When I was working on my PhD, I spent some time at UCLA and the Lesson Lab in Santa Monica, where Jim Stigler and his colleagues coordinated their international studies of mathematics teaching (most notably, the TIMSS 1999 Video Study). This trip and collaborative work was made possible by Otto B. Bekken—who served as my supervisor since my master level, and who had a significant influence on the early stages of my career as a researcher. The cross-cultural perspectives on mathematics teachers’ practice of Stigler and colleagues have continued to influence my own research, and I have continued to include such perspectives in my later research on mathematical knowledge for teaching. Before my research focus shifted towards the knowledge needed for teaching mathematics, I continued to investigate issues related to mathematics teachers’ beliefs. This was the focus of my PhD thesis, and it is a line of research that I am still focusing on. My research on mathematics teachers’ beliefs have been influenced by personal acquaintance and communication with some of the major international researchers in this area of research, like: Douglas McLeod, Randolph Philipp, Keith Leatham, Markku Hannula, and Jeppe Skott.
In 2007, my interest in mathematical knowledge for teaching was ignited when Geoffrey Phelps, who was then one of the core members in the Learning Mathematics for Teaching project (LMT) at the University of Michigan, visited us at the University of Stavanger and gave an introductory course to mathematical knowledge for teaching and the LMT measures. The mathematics group in Stavanger formed a research group after that, and I was appointed leader of the group. We decided to start working on translating, adapting and using LMT measures (also referred to as mathematical knowledge for teaching, MKT, measures) in a Norwegian context. Through this work, our collaboration with the research group around Deborah Ball started to develop—and is continuing to this date.
In 2008 and 2009, I started to communicate with some young researchers from different countries, who were also interested in mathematical knowledge for teaching. At the 2009 annual meeting of the American Educational Research Association, we presented in a joint symposium, chaired by Deborah Ball. Aside from me and my colleagues, the following researchers participated in this symposium: Sean Delaney (Ireland), Minsung Kwon (South Korea), Dicky Ng (Indonesia) and Yaa Cole (Ghana). I have continued to collaborate with many of these researchers since then, and in 2012, we published a joint special issue in ZDM on mathematical knowledge for teaching—in collaboration with researchers involved in the TEDS-M project.

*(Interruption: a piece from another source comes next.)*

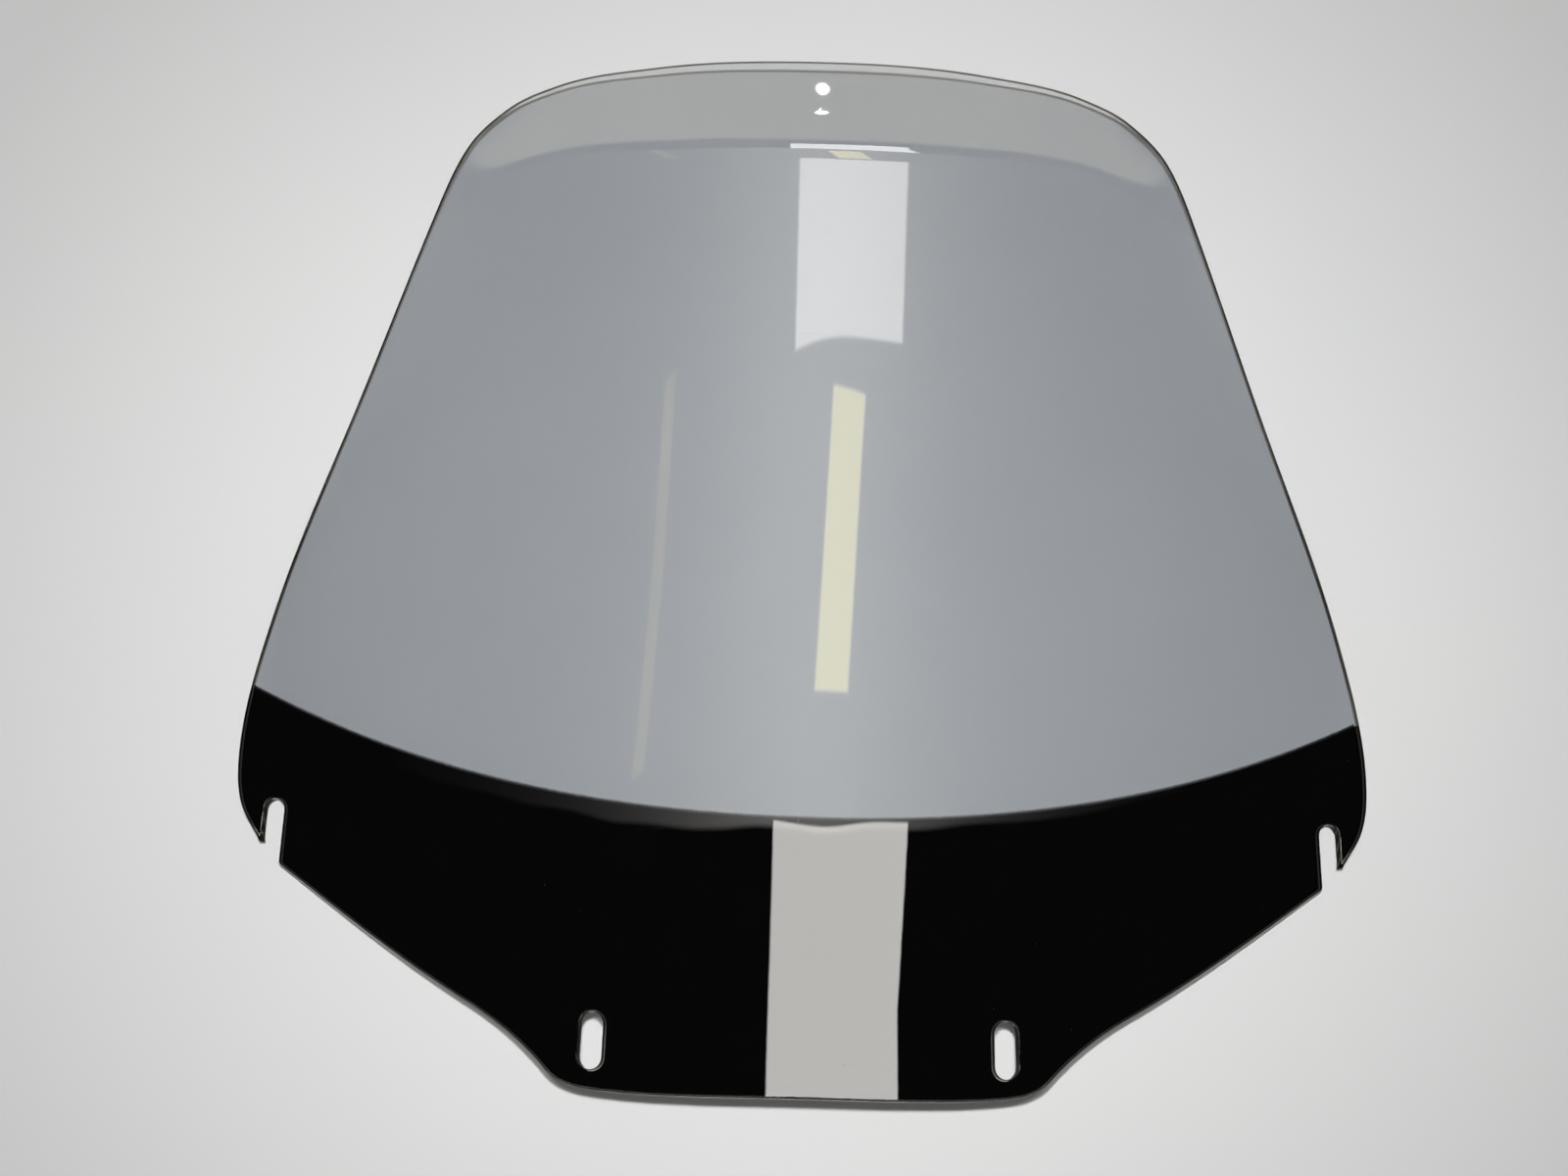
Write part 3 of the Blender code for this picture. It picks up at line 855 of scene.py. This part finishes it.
class LampShape(Tree):
    """Short calls for the node maths that shapes a lamp, with x and y in metres on the world's axes."""

    def __init__(self, obj):
        lamp = obj.data
        lamp.use_nodes = True
        super().__init__(lamp.node_tree)
        parts = self.add("ShaderNodeSeparateXYZ")
        self.feed(parts.inputs[0], self.add("ShaderNodeNewGeometry").outputs["Parametric"])
        left, bottom = obj.location.x - 0.5 * lamp.size, obj.location.y - 0.5 * lamp.size_y
        self.x = self.maths("MULTIPLY_ADD", parts.outputs["X"], lamp.size, left)
        self.y = self.maths("MULTIPLY_ADD", parts.outputs["Y"], lamp.size_y, bottom)

    def past(self, value, low, high):
        """0 below low, 1 above high and smooth between them; high may be the lower one."""
        node = self.add("ShaderNodeMapRange", interpolation_type="SMOOTHSTEP")
        self.set(node, Value=value, From_Min=low, From_Max=high)
        return node.outputs["Result"]

    def band(self, value, half, soft):
        """1 within half of zero, fading to 0 over the last soft of it."""
        return self.maths("SUBTRACT", 1.0, self.past(self.maths("ABSOLUTE", value), half - soft, half))

    def patch(self, across, level, half, soft):
        """A soft-edged rectangle."""
        return self.maths("MULTIPLY", self.band(across, half[0], soft[0]), self.band(level, half[1], soft[1]))

    def bell(self, *values):
        """1 where the values are all 0, falling away as a bell around that."""
        total = 0.0
        for value in values:
            total = self.maths("MULTIPLY_ADD", value, value, total)
        return self.maths("EXPONENT", self.maths("MULTIPLY", total, -1.0))

    def use(self, strength, colour=None):
        self.set(self.tree.nodes["Emission"], Strength=strength)
        if colour is not None:
            self.set(self.tree.nodes["Emission"], Color=colour)


def overhead(name, low, high, radiance, colour):
    """A shaped lamp that faces straight down and only shows as a reflection."""
    middle = ((low[0] + high[0]) / 2.0, (low[1] + high[1]) / 2.0)
    size = (high[0] - low[0], high[1] - low[1])
    return LampShape(softbox(name, (*middle, LAMP_HEIGHT), (*middle, 0.0), size, radiance, colour, "gloss"))


def key(camera):
    """A small lamp beside the camera, for crisp thin shadows."""
    place = camera.location + Vector(KEY_FROM_CAMERA)
    softbox("key", place, (0.0, 0.0, 0.0), KEY_SIZE, KEY_RADIANCE, lights="matt")


def sparkle():
    """The highlight on the lip."""
    obj = softbox("sparkle", SPARKLE_PLACE, SPARKLE_AIM, SPARKLE_SIZE, SPARKLE_RADIANCE, lights="gloss")
    shape = LampShape(obj)
    across = shape.maths("DIVIDE", shape.maths("SUBTRACT", shape.x, SPARKLE_PLACE[0]), SPARKLE_SPREAD[0])
    level = shape.maths("DIVIDE", shape.maths("SUBTRACT", shape.y, SPARKLE_PLACE[1]), SPARKLE_SPREAD[1])
    shape.use(shape.bell(across, level))


def side_lamps():
    """Four low softboxes around the table."""
    for name, x, y, radiance in SIDE_LAMPS:
        target = (x * SIDE_AIM, y * SIDE_AIM, 0.0)
        softbox("side_" + name, (x, y, SIDE_HEIGHT), target, SIDE_SIZE, radiance)


def lip_panel():
    """The even light that the lip mirrors."""
    shape = overhead("lip_panel", LIP_PANEL_LOW, LIP_PANEL_HIGH, LIP_PANEL_RADIANCE, CREAM)
    across = shape.band(shape.x, LIP_PANEL_HALF, LIP_PANEL_SOFT)
    shape.use(shape.maths("MULTIPLY", across, shape.past(shape.y, *LIP_PANEL_END)))


def glow(shape, bowed):
    """Soft light down the middle, from the band's edge up."""
    across = shape.maths("SUBTRACT", shape.x, GLOW_MIDDLE)
    bell = shape.bell(shape.maths("MULTIPLY", across, 1.0 / (math.sqrt(2.0) * GLOW_WIDTH)))
    return shape.maths("MULTIPLY", bell, shape.past(bowed, BAND_LINE, BAND_LINE + GLOW_SOFT))


def foot_panel(shape, bowed):
    """White panel that the black band mirrors, with a slanting right side."""
    beyond = shape.maths("MAXIMUM", shape.maths("SUBTRACT", shape.y, FOOT_LEAN_FROM), 0.0)
    right = shape.maths("MULTIPLY_ADD", beyond, FOOT_LEAN, shape.x)
    panel = shape.maths("MULTIPLY", shape.past(shape.x, *FOOT_LEFT), shape.past(right, *FOOT_RIGHT))
    start, end = (BAND_LINE + past for past in FOOT_PAST_BAND)
    return shape.maths("MULTIPLY", panel, shape.past(bowed, start, end))


def head_panel(shape, bowed):
    """White panel that the top of the sheet mirrors."""
    across = shape.maths("SUBTRACT", shape.x, HEAD_MIDDLE[0])
    level = shape.maths("MULTIPLY_ADD", across, HEAD_LEAN, bowed)
    level = shape.maths("SUBTRACT", level, HEAD_MIDDLE[1])
    return shape.patch(across, level, HEAD_HALF, HEAD_SOFT)


def leaning_patch(shape, height, middle, lean, half, soft):
    """A soft-edged rectangle whose sides lean."""
    level = shape.maths("SUBTRACT", height, middle[1])
    across = shape.maths("MULTIPLY_ADD", level, lean, shape.maths("SUBTRACT", shape.x, middle[0]))
    return shape.patch(across, level, half, soft)


def ceiling():
    """One wide lamp with the soft glow down the middle, a white panel at each end and two warm tubes."""
    shape = overhead("ceiling", CEILING_LOW, CEILING_HIGH, 1.0, WHITE)
    bowed = shape.maths("MULTIPLY_ADD", shape.maths("MULTIPLY", shape.x, shape.x), -BAND_CURVE, shape.y)
    tube = leaning_patch(shape, bowed, TUBE_MIDDLE, TUBE_LEAN, TUBE_HALF, TUBE_SOFT)
    thin = leaning_patch(shape, shape.y, THIN_MIDDLE, THIN_LEAN, THIN_HALF, THIN_SOFT)
    parts = (
        (glow(shape, bowed), GLOW_RADIANCE),
        (foot_panel(shape, bowed), FOOT_RADIANCE),
        (head_panel(shape, bowed), HEAD_RADIANCE),
        (tube, TUBE_RADIANCE),
        (thin, THIN_RADIANCE),
    )
    total = 0.0
    for part, radiance in parts:
        total = shape.maths("MULTIPLY_ADD", part, radiance, total)
    shape.use(total, shape.blend(shape.maths("ADD", tube, thin), COOL_LIGHT, WARM_LIGHT))


# ---- surroundings ------------------------------------------------------------------------------
WORLD_FADE, WORLD_STRENGTHS = (0.12, 0.45), (0.72, 0.025)


def studio():
    """Even light from the horizon that fades upwards."""
    world = bpy.data.worlds.new("studio")
    world.use_nodes = True
    n = Tree(world.node_tree)
    n.tree.nodes.clear()
    split = n.add("ShaderNodeSeparateXYZ")
    n.feed(split.inputs[0], n.add("ShaderNodeTexCoord").outputs["Generated"])
    strength = n.add("ShaderNodeMapRange", interpolation_type="SMOOTHSTEP")
    n.set(strength, Value=split.outputs["Z"], From_Min=WORLD_FADE[0], From_Max=WORLD_FADE[1],
          To_Min=WORLD_STRENGTHS[0], To_Max=WORLD_STRENGTHS[1])
    background = n.add("ShaderNodeBackground")
    n.set(background, Color=(*WHITE, 1.0), Strength=strength.outputs["Result"])
    n.set(n.add("ShaderNodeOutputWorld"), Surface=background.outputs[0])
    bpy.context.scene.world = world


key(make_camera())
sparkle()
side_lamps()
lip_panel()
ceiling()
studio()
bpy.context.scene.view_settings.view_transform = "Standard"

Initially, I approached the field of mathematical knowledge for teaching with a critical mind, but at the same time, I found the framework as well as the measures to be very interesting. Together with colleagues in Stavanger and abroad, I started investigating issues related to translation, adaptation and use of mathematical knowledge for teaching measures in different countries. Eventually, I have also become gradually more involved in other aspects concerning research on mathematical knowledge for teaching. In latter years, I have become particularly interested in the work of teaching mathematics. In this respect, I adhere to the view of Deborah Ball and her colleagues when they regard teaching mathematics as a professional practice and investigate it with a conceptual analytical approach. In particular, I have become interested in the mathematical tasks of teaching mathematics. In recent years, I have investigated the work of teaching mathematics and the mathematical tasks of teaching embedded in this work from different theoretical perspectives—including Anna Sfard’s theory of thinking as communicating.
In addition to these interests in mathematical knowledge for teaching and the work of teaching mathematics, I have developed an increasing interest in the education and development of mathematics teachers. This part of my research includes perspectives related to developing mathematics teacher identity, and developing proficiency in the work of teaching mathematics through Lesson Study. I have had this interest in Lesson Study for more than ten years—since I got to know Jim Stigler and his work when I was a doctoral student—and I have approached this field with renewed interest in the last few years through my participation in the Teachers as Students (TasS) project. The TasS project was designed as a time-lagged design experiment, where we introduced student teachers to Lesson Study as part of their supervised field practice. Although the TasS project, which was sponsored by the Norwegian Research Council, has now been completed, I continue investigating Lesson Study in cooperation with my colleagues at the University of Stavanger.
I have authored or co-authored more than 50 peer-reviewed publications. My co-authors have mostly been colleagues from my research group at the University of Stavanger (most notably, Raymond Bjuland, Arne Jakobsen and Janne Fauskanger), but I have also co-authored journal articles with international colleagues like Uffe Jankvist (Aarhus University, Denmark), Dicky Ng (then Utah State University, USA), Yvonne Lai (University of Nebraska-Lincoln, USA), Mark Hoover and Deborah Ball (University of Michigan, USA).
I also have experience from being co-leader of topic working group 19 at the Congress of European Research in Mathematics Education (CERME) in 2015 and 2017, and I am a member of the International Program Committee (IPC) for the Third ERME Topic Conference on Mathematics Teacher Education in Berlin, October 5–7, 2016. Since 2010, I have been a permanent member of the editorial board in the international journal The Mathematics Enthusiast (previously known as The Montana Mathematics Enthusiast), and I am frequently used as reviewer by international journals in mathematics education and education (e.g., Journal of Curriculum Studies, Journal of Mathematics Teacher Education, International Journal of Science and Mathematics Education, International Journal for Mathematics Teaching and Learning, Nordic Studies in Mathematics Education, and ZDM – The International Journal on Mathematics Education). I have served as guest editor for three special issues in the following journals: International Journal of Early Childhood, Nordic Studies in Mathematics Education, and The Mathematics Enthusiast.